A memória e o mar

La Mémoire et La Mer, mais que uma das minhas canções preferidas, é uma verdadeira obsessão. O poema, longo, tem dos mais belos versos que conheço. A música é de uma intensidade contida rara, comovente. A interpretação de Leo Ferré torna tudo ainda mais envolvente, à beira de um doce abismo. Mas o que me atrai sobremaneira é a falta de sentido de tudo isto. Ouço e reouço - aqueles versos fazem sentido, mas que sentido fazem no todo, que sentido faz o todo? De que fala Ferré? Há nesta escrita uma tal pulsão pelo belo que a razão se torna um pretexto secundário.

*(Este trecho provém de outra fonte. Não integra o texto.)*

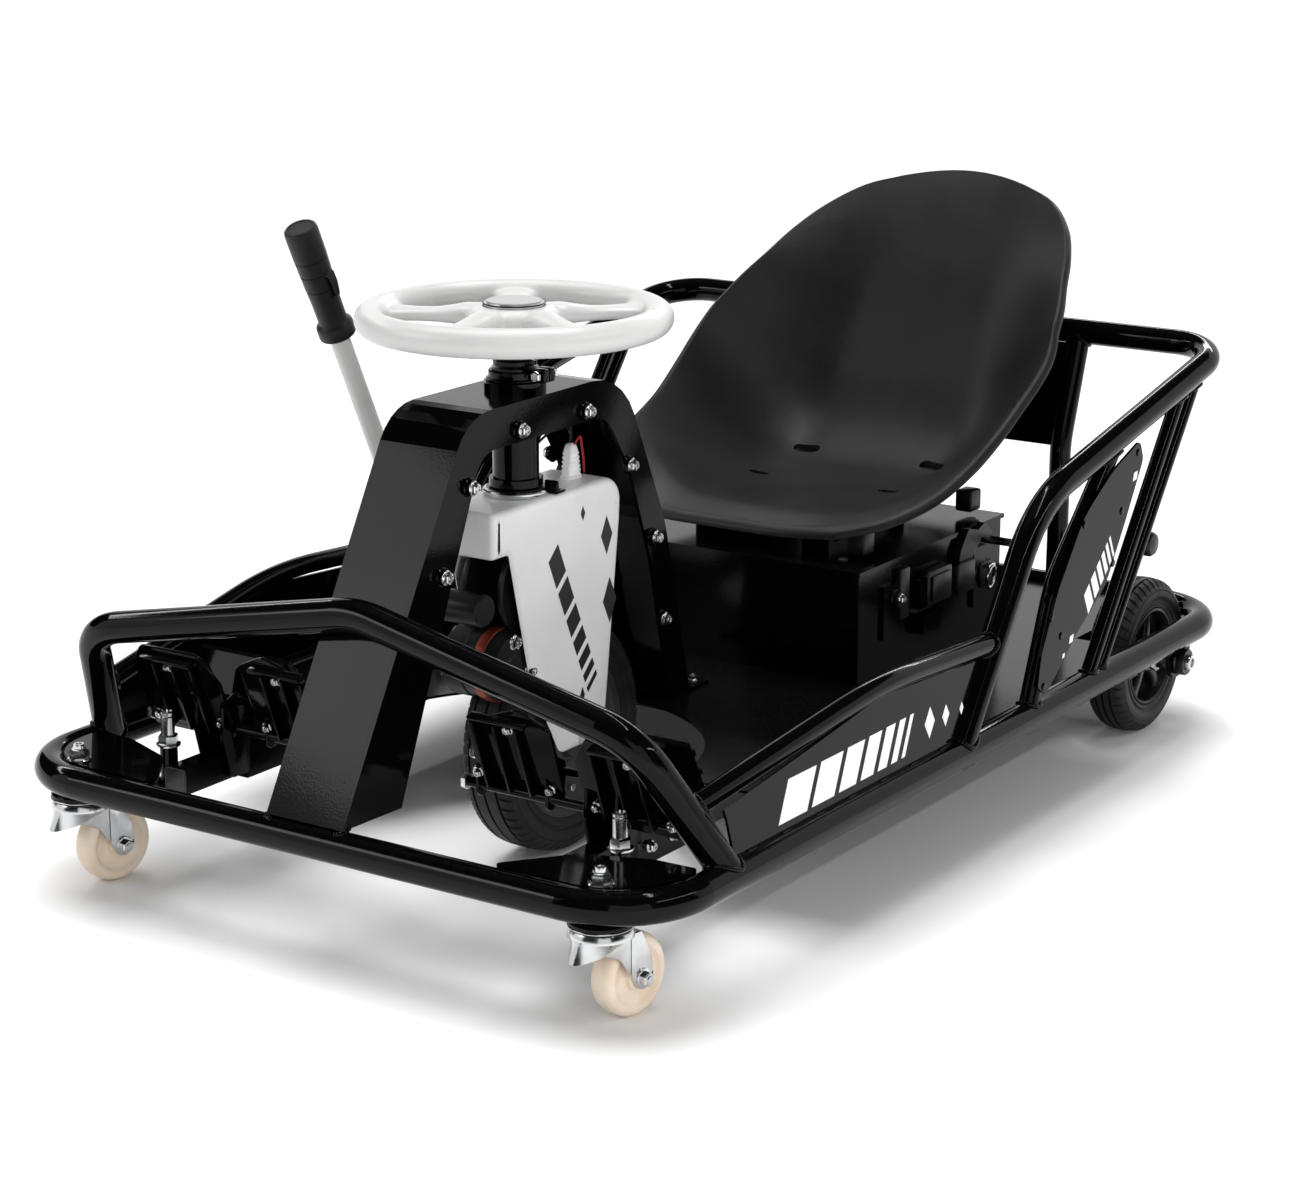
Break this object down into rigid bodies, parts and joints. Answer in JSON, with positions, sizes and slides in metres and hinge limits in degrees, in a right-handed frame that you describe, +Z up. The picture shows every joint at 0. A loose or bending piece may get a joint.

Há coisas que simplesmente não percebo:

Les coquillages figurant
Sous les sunlights cassés liquides
Jouent de la castagnette tans
Qu'on dirait l'Espagne livide


Ces mains qui me font du fla-fla
Ces mains ruminantes qui meuglent
Cette rumeur me suit longtemps
Comme un mendiant sous l'anathème
Comme l'ombre qui perd son temps
À dessiner mon théorème


Adoro ouvir isto, mas francamente não sei o que quer dizer. Num mundo incessantemente em busca de sentido, faz bem prender-mo-nos assim a objectos de pura fruição. Agrada-me perder-me nesta canção. Mergulhar e não perceber onde está a saída. Seria (ainda mais) triste um mundo em que tudo fosse decifrável.